Além de provocarem mortes, destruição e medo, os recentes temporais que abalaram o Estado também lançaram nuvens negras de preocupação sobre o futuro. Estudos recentes e avaliações de especialistas indicam que mudanças climáticas tendem a multiplicar a ocorrência de chuvaradas e vendavais em solo gaúcho, fazendo de novembro de 2009 um alerta sobre as possíveis consequências dessas alterações.
Embora o aquecimento das águas do Oceano Pacífico (o chamado El Niño) seja apontado como a principal razão dos temporais que castigam o Rio Grande do Sul desde o começo da primavera, outros fatores podem estar contribuindo para a surpreendente fúria da natureza. Um deles é a escalada da temperatura média no Estado – que aumentou, em média, 0,5°C em um período de três décadas, e a tendência de as chuvas se concentrarem em meses mais quentes.
Uma comparação entre a precipitação registrada por 24 estações meteorológicas gaúchas entre 1975 e 2004 mostra que, nesse período, choveu 8% a mais no Estado do que nas três décadas anteriores (veja ilustração na página ao lado). Esse crescimento, porém, foi maior no outono, na primavera e no verão do que no inverno.
– A migração da chuva para os períodos mais quentes, associada à tendência de aquecimento, significa que a formação de grandes nuvens convectivas acompanhada de chuva, vento e granizo poderá se intensificar – afirma o professor de Climatologia da Universidade Federal do Rio Grande do Sul (UFRGS) Francisco Eliseu Aquino.
Esse cenário é mais preocupante porque o Rio Grande do Sul se localiza em uma região historicamente suscetível a temporais formados pela combinação de grande umidade com temperaturas elevadas (chamados tecnicamente de complexos convectivos de mesoescala). Esse fenômeno resulta na formação de grandes aglomerados de nuvens, capazes de gerar chuva torrencial, ventos superiores a 100 km/h e queda de granizo – a terrível combinação experimentada pelos gaúchos nas últimas semanas.

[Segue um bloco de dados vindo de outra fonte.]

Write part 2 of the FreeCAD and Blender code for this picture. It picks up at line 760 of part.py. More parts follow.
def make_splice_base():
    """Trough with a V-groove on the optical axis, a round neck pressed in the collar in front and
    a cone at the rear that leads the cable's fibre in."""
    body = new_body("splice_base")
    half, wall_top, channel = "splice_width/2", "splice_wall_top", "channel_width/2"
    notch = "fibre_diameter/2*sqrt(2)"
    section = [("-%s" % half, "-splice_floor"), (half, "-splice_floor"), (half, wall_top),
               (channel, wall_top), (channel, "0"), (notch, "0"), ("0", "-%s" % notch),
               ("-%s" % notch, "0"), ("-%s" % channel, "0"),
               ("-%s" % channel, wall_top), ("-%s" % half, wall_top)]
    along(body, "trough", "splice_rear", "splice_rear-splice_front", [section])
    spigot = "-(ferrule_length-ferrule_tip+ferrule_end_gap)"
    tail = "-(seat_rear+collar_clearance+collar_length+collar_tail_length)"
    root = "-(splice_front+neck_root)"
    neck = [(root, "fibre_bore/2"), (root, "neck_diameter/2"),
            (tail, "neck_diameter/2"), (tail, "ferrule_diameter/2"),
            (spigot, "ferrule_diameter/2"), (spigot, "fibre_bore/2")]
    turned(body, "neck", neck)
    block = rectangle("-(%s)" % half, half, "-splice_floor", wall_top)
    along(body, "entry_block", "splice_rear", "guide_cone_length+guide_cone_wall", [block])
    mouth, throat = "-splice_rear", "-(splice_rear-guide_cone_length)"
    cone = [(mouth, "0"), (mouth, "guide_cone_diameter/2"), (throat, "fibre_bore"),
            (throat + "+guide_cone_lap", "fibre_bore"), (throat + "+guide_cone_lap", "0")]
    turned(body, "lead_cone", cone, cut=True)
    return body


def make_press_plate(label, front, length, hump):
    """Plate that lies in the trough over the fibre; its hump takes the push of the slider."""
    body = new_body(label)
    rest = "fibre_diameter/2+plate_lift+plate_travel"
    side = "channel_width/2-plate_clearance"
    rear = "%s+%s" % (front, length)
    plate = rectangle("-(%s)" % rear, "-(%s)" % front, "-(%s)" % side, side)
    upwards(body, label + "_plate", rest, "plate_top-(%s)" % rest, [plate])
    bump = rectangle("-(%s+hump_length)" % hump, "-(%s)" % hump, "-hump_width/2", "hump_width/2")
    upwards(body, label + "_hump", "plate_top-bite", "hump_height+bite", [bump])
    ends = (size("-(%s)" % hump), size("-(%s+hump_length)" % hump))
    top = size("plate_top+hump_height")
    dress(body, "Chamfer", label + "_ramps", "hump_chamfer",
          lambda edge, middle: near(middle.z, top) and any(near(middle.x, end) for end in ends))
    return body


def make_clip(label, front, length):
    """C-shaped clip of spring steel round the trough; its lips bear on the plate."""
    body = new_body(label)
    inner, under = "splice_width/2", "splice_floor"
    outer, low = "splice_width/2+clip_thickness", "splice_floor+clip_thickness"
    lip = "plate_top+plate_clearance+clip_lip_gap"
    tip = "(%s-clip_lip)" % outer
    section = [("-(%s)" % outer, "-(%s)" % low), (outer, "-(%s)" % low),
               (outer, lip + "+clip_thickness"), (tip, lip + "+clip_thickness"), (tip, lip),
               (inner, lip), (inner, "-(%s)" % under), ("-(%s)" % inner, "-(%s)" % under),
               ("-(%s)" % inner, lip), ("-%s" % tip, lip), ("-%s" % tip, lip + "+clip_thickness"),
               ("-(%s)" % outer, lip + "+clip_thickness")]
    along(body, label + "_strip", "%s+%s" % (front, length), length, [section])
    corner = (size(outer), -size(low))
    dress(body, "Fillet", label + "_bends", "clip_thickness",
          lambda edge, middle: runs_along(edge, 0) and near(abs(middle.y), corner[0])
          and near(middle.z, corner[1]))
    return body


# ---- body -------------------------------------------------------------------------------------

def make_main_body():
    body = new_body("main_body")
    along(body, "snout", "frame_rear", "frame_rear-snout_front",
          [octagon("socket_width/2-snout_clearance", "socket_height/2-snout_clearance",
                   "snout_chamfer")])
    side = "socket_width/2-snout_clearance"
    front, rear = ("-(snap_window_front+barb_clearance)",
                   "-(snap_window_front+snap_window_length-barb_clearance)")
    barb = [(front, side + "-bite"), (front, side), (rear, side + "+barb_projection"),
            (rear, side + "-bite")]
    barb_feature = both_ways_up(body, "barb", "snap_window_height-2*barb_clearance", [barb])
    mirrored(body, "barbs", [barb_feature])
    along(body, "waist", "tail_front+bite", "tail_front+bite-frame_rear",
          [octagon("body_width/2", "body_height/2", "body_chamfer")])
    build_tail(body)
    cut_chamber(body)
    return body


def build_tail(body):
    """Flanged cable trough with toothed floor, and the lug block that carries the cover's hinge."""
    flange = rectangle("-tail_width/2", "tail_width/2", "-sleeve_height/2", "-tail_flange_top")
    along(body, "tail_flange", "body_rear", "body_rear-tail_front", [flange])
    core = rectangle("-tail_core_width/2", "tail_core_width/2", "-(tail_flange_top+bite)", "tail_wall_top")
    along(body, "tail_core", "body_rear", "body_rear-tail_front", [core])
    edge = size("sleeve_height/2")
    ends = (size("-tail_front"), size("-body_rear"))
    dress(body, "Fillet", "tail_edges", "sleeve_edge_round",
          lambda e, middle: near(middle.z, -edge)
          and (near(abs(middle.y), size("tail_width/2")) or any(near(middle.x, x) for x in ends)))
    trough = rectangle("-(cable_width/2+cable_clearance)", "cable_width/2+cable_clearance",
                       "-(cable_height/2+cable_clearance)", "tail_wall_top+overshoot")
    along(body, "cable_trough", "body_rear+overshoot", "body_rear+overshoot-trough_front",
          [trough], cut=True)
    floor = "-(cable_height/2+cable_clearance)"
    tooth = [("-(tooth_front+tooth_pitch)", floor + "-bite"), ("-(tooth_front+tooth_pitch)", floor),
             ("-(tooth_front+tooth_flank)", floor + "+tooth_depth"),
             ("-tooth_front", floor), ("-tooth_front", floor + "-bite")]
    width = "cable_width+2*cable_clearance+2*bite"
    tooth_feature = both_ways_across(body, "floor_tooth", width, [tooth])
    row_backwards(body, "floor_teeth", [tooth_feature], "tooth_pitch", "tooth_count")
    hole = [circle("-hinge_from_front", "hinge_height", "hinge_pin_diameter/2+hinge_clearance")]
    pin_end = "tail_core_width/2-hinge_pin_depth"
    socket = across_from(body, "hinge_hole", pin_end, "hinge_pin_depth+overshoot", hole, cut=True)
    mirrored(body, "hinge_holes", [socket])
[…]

Estado está no corredor de tornados
Um estudo norte-americano publicado este ano no International Journal of Climatology demonstra que os temporais desse tipo formados na região entre o sul do Brasil, o norte da Argentina e o Paraguai estão entre os maiores e mais intensos do mundo – enquanto nos Estados Unidos (outra área de tempestades frequentes) eles abrangem até 164 mil quilômetros quadrados de área e duram cerca de 10 horas, nas proximidades do Estado eles alcançam, em média, 256 mil quilômetros quadrados (quase a área total do Rio Grande do Sul) e duram 14 horas.

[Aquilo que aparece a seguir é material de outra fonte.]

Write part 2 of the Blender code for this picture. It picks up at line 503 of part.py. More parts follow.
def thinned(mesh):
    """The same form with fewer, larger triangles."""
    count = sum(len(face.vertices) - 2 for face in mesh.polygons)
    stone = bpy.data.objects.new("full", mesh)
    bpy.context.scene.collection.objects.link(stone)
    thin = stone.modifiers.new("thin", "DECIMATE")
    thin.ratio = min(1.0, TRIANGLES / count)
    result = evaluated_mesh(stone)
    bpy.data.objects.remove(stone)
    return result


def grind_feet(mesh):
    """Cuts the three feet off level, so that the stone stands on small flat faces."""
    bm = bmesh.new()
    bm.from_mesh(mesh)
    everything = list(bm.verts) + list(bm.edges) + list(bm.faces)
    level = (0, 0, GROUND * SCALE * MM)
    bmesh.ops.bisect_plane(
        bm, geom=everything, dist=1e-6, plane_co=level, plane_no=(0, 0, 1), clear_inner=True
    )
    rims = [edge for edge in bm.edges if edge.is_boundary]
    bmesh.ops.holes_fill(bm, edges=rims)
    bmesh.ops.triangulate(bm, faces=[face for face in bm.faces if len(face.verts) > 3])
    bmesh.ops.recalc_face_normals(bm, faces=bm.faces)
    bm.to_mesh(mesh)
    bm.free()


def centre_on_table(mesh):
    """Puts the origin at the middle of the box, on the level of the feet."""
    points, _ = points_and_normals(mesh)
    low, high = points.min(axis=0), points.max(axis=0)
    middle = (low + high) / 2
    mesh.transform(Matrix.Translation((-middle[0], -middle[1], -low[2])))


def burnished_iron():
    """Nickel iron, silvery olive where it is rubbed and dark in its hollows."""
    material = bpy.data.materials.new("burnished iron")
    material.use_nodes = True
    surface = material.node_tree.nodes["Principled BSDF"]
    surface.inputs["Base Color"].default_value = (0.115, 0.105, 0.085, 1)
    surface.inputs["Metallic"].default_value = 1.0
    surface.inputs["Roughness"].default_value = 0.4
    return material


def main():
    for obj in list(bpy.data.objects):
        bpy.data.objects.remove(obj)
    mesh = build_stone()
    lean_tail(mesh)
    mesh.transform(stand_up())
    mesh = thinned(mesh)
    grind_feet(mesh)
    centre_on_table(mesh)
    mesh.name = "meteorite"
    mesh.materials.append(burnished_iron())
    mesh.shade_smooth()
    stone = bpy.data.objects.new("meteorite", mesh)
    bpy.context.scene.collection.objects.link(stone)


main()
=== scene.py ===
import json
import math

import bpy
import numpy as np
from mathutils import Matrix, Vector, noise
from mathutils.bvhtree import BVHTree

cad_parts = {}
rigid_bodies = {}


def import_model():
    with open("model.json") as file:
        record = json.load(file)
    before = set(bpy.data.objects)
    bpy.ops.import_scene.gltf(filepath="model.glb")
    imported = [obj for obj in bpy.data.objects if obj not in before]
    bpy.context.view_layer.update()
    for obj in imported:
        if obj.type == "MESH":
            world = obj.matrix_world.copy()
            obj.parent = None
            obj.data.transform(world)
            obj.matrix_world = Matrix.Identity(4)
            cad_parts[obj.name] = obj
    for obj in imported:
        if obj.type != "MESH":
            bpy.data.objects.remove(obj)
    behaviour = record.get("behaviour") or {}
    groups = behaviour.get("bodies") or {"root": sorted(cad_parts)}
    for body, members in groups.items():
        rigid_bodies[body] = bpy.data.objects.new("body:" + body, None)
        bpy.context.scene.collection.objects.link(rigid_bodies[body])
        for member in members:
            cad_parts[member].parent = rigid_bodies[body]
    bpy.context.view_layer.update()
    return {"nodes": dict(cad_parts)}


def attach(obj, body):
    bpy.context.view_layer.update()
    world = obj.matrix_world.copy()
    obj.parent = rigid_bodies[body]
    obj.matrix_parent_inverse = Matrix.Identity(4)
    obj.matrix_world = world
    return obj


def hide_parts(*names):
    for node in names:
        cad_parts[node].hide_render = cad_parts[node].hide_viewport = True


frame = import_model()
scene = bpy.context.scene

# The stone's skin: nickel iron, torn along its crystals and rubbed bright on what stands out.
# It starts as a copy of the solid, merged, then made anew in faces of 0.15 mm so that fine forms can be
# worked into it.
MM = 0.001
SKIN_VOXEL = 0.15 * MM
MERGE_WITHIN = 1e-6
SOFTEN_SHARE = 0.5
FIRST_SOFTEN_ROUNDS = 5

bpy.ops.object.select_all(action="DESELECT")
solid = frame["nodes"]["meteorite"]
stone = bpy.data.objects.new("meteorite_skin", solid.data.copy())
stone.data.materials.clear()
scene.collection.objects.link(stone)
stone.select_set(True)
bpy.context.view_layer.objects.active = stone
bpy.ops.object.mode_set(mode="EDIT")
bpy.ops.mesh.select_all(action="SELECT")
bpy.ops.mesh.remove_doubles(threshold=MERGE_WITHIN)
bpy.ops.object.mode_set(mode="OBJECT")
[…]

Além disso, em uma comparação com um trabalho similar referente ao início dos anos 80, o estudo apontou dimensão e duração crescentes desses fenômenos. No período entre 1998 e 2007, eles foram em média 27% maiores e duraram duas e horas e meia mais do que entre 1981 e 1983.

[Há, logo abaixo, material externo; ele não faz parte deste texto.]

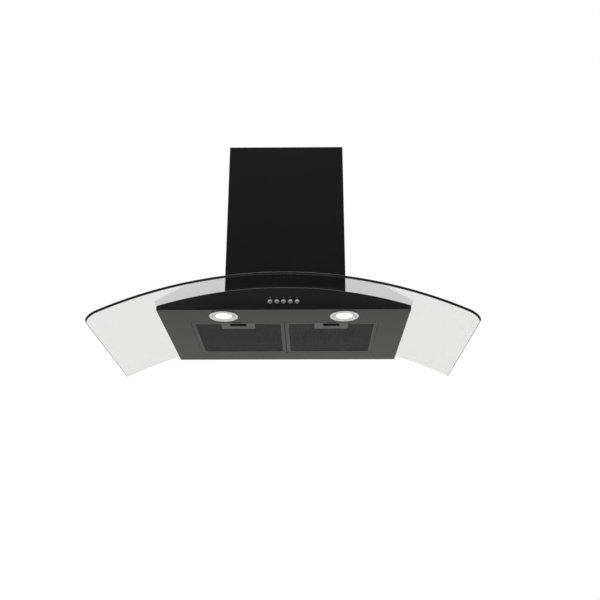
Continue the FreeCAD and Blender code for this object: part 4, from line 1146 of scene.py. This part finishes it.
@dataclass
class Filters:
    """Two mesh filters with their handle plates, latches and springs."""

    fold_edge: float = 0.0003
    strand_width: float = 0.0011
    strand_thickness: float = 0.0005
    long_way: float = 0.0070
    short_way: float = 0.0044
    tip_share: float = 0.4  # how far a tip stops short of the next row, over half a strand's width
    twist_share: float = 0.6  # lean of a strand at its tips, over its thickness
    layer_gap: float = 0.0050
    pocket_clearance: float = 0.0004
    rib_count: int = 3
    rib_pitch: float = 0.004
    rib_half: float = 0.014
    rib_radius: float = 0.0009
    rib_setback: float = 0.0055
    rib_steps: int = 6
    latch_plate: float = 0.0014
    latch_travel: float = 0.006
    spring_wire: float = 0.0003
    spring_turns: int = 6
    spring_steps: int = 144
    wire_steps: int = 8

    def layer(
        self, solid: Solid, low: Vector, high: Vector, z: float, hole: tuple[Vector, Vector]
    ) -> None:
        """Add one layer of expanded mesh: rows of zigzag strands that touch at their tips.

        Args:
            solid: The mesh that it joins.
            low: Lowest corner of the layer.
            high: Highest corner of the layer.
            z: Underside of the layer.
            hole: Lowest and highest corner of the pocket that the mesh is cut away round.
        """
        rows = int((high.y - low.y) / self.short_way * 2)
        pitch = (high.y - low.y) / rows
        columns = int((high.x - low.x) / self.long_way) * 2
        step = (high.x - low.x) / columns
        half = self.strand_width / 2
        thick = self.strand_thickness
        swing = pitch / 2 - half * self.tip_share
        for row in range(rows):
            middle = low.y + (row + 0.5) * pitch
            run: list[list[Vector]] = []
            for column in range(columns + 1):
                x = low.x + column * step
                up = 1 if (row + column) % 2 else -1
                y = min(max(middle + up * swing, low.y + half), high.y - half)
                if hole[0].x < x < hole[1].x and hole[0].y - half < y < hole[1].y + half:
                    self.strand(solid, run)
                    run = []
                    continue
                lean = up * thick * self.twist_share
                front, rear = z + max(lean, 0), z + max(-lean, 0)
                corners = (
                    (y - half, front),
                    (y + half, rear),
                    (y + half, rear + thick),
                    (y - half, front + thick),
                )
                run.append([Vector((x, *corner)) for corner in corners])
            self.strand(solid, run)

    def strand(self, solid: Solid, run: list[list[Vector]]) -> None:
        """Add one strand if it has any length."""
        if len(run) > 1:
            solid.loft(run)

    def mesh(self, side: str) -> None:
        """Build a filter's mesh, in two layers.

        Args:
            side: Which filter.
        """
        node = f"filter_{side}_mesh"
        low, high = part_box(node)
        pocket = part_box(f"filter_{side}_pocket")
        gap = Vector((self.pocket_clearance,) * 3)
        hole = (pocket[0] - gap, pocket[1] + gap)
        solid = Solid()
        for z in (low.z, low.z + self.layer_gap):
            self.layer(solid, low, high, z, hole)
        solid.piece(f"filter_{side}_expanded_mesh", f"filter_{side}", (LACQUERED_MESH,), (node,))

    def ribs(self, side: str) -> None:
        """Add the grip ribs that a finger feels on the latch.

        Args:
            side: Which filter.
        """
        low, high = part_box(f"filter_{side}_latch")
        solid = Solid()
        plate_low = high.z - self.latch_plate
        middle = (low.x + high.x) / 2
        section = arc(self.rib_radius, 180, 360, self.rib_steps)
        for i in range(self.rib_count):
            y = high.y - self.rib_setback - i * self.rib_pitch
            ends = (middle - self.rib_half, middle + self.rib_half)
            solid.loft([[Vector((x, y + a, plate_low + b)) for a, b in section] for x in ends])
        solid.piece(f"filter_{side}_latch_ribs", f"latch_{side}", (BLACK_NYLON,))

    def spring(self, side: str) -> None:
        """Coil a latch's spring.

        Args:
            side: Which filter.
        """
        node = f"filter_{side}_spring"
        low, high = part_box(node)
        middle = (low + high) / 2
        wire = self.spring_wire
        coil_radius = (high.x - low.x) / 2 - wire
        reach = high.y - low.y - 2 * wire
        section = arc(wire, 0, 360, self.wire_steps)[:-1]
        rows = []
        for i in range(self.spring_steps + 1):
            share = i / self.spring_steps
            turn = 2 * math.pi * self.spring_turns * share
            out = Vector((math.cos(turn), 0, math.sin(turn)))
            centre = Vector((middle.x, low.y + wire + reach * share, middle.z)) + out * coil_radius
            row = [centre + out * across + Vector((0, along, 0)) for across, along in section]
            rows.append(row)
        solid = Solid()
        solid.loft(rows)
        coil = solid.piece(f"filter_{side}_coil", f"filter_{side}", (SPRING_STEEL,), (node,))
        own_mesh(coil)

    def build(self) -> None:
        """Build the meshes, ribs and springs, and dress the rest."""
        for side in SIDES:
            self.mesh(side)
            self.ribs(side)
            self.spring(side)
            dress(f"filter_{side}_frame", ANODISED_RIM, self.fold_edge)
            dress(f"filter_{side}_handle", ANODISED_PLATE, self.fold_edge)
            mouldings = (f"filter_{side}_pocket", f"filter_{side}_latch")
            dress_all(mouldings, BLACK_NYLON, self.fold_edge)
            dress(f"filter_{side}_keeper", BLACK_STRIP)


# ---- Blower, outlet and wiring ----


@dataclass
class Blower:
    """Motor chamber, scroll, impeller, motor and outlet."""

    mould_edge: float = 0.0008

    def build(self) -> None:
        """Dress the blower and its outlet."""
        dress_all(("motor_chamber", "chamber_top_plate"), GALVANISED)
        dress_all(("scroll_housing", "scroll_cover", "motor_bracket"), GALVANISED)
        dress_all(("outlet_adapter", "outlet_collar"), BLACK_NYLON)
        dress_all((f"damper_flap_{side}" for side in SIDES), BLACK_NYLON)
        dress_all(("motor_shaft", "damper_pin"), GROUND_STEEL)
        dress("impeller", BLACK_NYLON)
        dress("impeller_nut", ZINC_PLATE)
        dress("motor_body", ENAMEL, self.mould_edge)


@dataclass
class Electrics:
    """Junction box, gland, capacitor, switch block and leads."""

    mould_edge: float = 0.0008

    def build(self) -> None:
        """Dress the electrical parts."""
        dress_all(("junction_box", "junction_box_cover"), GREY_ABS, self.mould_edge)
        dress("switch_block", BLACK_NYLON, self.mould_edge)
        dress("cable_gland", BLACK_NYLON)
        dress("capacitor", WHITE_PP, self.mould_edge)
        dress_all(("canopy_leads", "motor_lead"), PVC_SHEATH)


# ---- Studio ----


@dataclass
class Studio:
    """Camera, pale floor, soft lights and white surround."""

    camera_place: tuple[float, float, float] = (0.0548822, -2.1313532, -0.6632652)
    camera_pitch: float = 21.6147  # degrees up from level
    camera_yaw: float = 0.5204  # degrees left of straight ahead
    lens_mm: float = 47.128
    sensor_mm: float = 36.0
    floor_height: float = -1.55
    floor_half: float = 8.0
    floor_colour: str = "#EBEBE9"
    surround: float = 0.17  # strength of the dim even light
    ceiling_height: float = 3.2
    ceiling_half: float = 6.0
    ceiling_back: float = 3.5
    ceiling_power: float = 590.0
    front_place: tuple[float, float, float] = (-0.3, -2.8, 1.7)
    front_half: float = 1.2
    front_power: float = 4.5
    hood_middle: tuple[float, float, float] = (0, -0.2, 0.2)

    def camera(self) -> None:
        """Place the camera below the hood, tilted up."""
        data = bpy.data.cameras.new("camera")
        data.lens = self.lens_mm
        data.sensor_width = self.sensor_mm
        made = bpy.data.objects.new("camera", data)
        made.location = self.camera_place
        pitch, yaw = math.radians(90 + self.camera_pitch), math.radians(self.camera_yaw)
        made.rotation_euler = (pitch, 0, yaw)
        bpy.context.scene.collection.objects.link(made)
        bpy.context.scene.camera = made

    def floor(self) -> None:
        """Lay the floor well below the hood, centred under the ceiling light."""
        half, z = self.floor_half, self.floor_height
        mesh = bpy.data.meshes.new("floor")
        front, rear = self.ceiling_back - half, self.ceiling_back + half
        corners = [(-half, front, z), (half, front, z), (half, rear, z), (-half, rear, z)]
        mesh.from_pydata(corners, [], [(0, 1, 2, 3)])
        material = bpy.data.materials.new("pale_floor")
        material.use_nodes = True
        shader = material.node_tree.nodes["Principled BSDF"]
        shader.inputs["Base Color"].default_value = linear(self.floor_colour)
        shader.inputs["Roughness"].default_value = 0.9
        mesh.materials.append(material)
        made = bpy.data.objects.new("floor", mesh)
        bpy.context.scene.collection.objects.link(made)

    def light(self, name: str, place: Vector, aim: Vector, half: float, power: float) -> None:
        """Hang one square soft light.

        Args:
            name: Name of the light.
            place: Where it hangs.
            aim: The point that it faces.
            half: Half its side.
            power: Watts.
        """
        data = bpy.data.lights.new(name, "AREA")
        data.size = 2 * half
        data.energy = power
        made = bpy.data.objects.new(name, data)
        made.location = place
        made.rotation_euler = (aim - place).to_track_quat("-Z", "Y").to_euler()
        made.visible_camera = False
        made.visible_transmission = False
        bpy.context.scene.collection.objects.link(made)

    def surroundings(self) -> None:
        """Surround the hood with white for the eye, and a dim even light for everything else."""
        world = bpy.data.worlds.new("surround")
        world.use_nodes = True
        tree = world.node_tree
        tree.nodes.clear()
        rays = add_node(tree, "ShaderNodeLightPath")
        seen = add_node(
            tree,
            "ShaderNodeMath",
            {0: rays.outputs["Is Camera Ray"], 1: rays.outputs["Is Transmission Ray"]},
            operation="MAXIMUM",
        )
        strength = add_node(
            tree,
            "ShaderNodeMapRange",
            {"Value": seen.outputs["Value"], "To Min": self.surround, "To Max": 1.0},
        )
        back = add_node(tree, "ShaderNodeBackground", {"Strength": strength.outputs["Result"]})
        back.inputs["Color"].default_value = (1, 1, 1, 1)
        add_node(tree, "ShaderNodeOutputWorld", {"Surface": back.outputs["Background"]})
        bpy.context.scene.world = world

    def build(self) -> None:
        """Set up the studio."""
        self.camera()
        self.floor()
        self.surroundings()
        below = Vector((0, self.ceiling_back, 0))
        ceiling = below + Vector((0, 0, self.ceiling_height))
        self.light("ceiling", ceiling, below, self.ceiling_half, self.ceiling_power)
        place, aim = Vector(self.front_place), Vector(self.hood_middle)
        self.light("front", place, aim, self.front_half, self.front_power)
        bpy.context.scene.view_settings.view_transform = "Standard"


def main() -> None:
    """Build the hood and its studio."""
    logging.basicConfig(level=logging.INFO, format="%(message)s")
    Studio().build()
    glass = GlassCanopy()
    outside = (CanopyBody(), glass, Chimney(glass), Lamps(), PushButtons(), Filters())
    for assembly in (*outside, Blower(), Electrics()):
        assembly.build()
        log.info("%s done", type(assembly).__name__)


if __name__ == "__main__":
    main()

Como resultado, o Rio Grande do Sul também se firma em meio ao chamado “corredor de tornados” da América do Sul. Outro estudo norte-americano, divulgado no começo dos anos 2000, indica que o eixo entre o Paraguai, o norte argentino e o sul do Brasil está entre os mais favoráveis do mundo para a ocorrência desse tipo de fenômeno – perdendo apenas para a região central dos Estados Unidos. Um motivo a mais para os gaúchos se engajarem na luta contra as mudanças climáticas.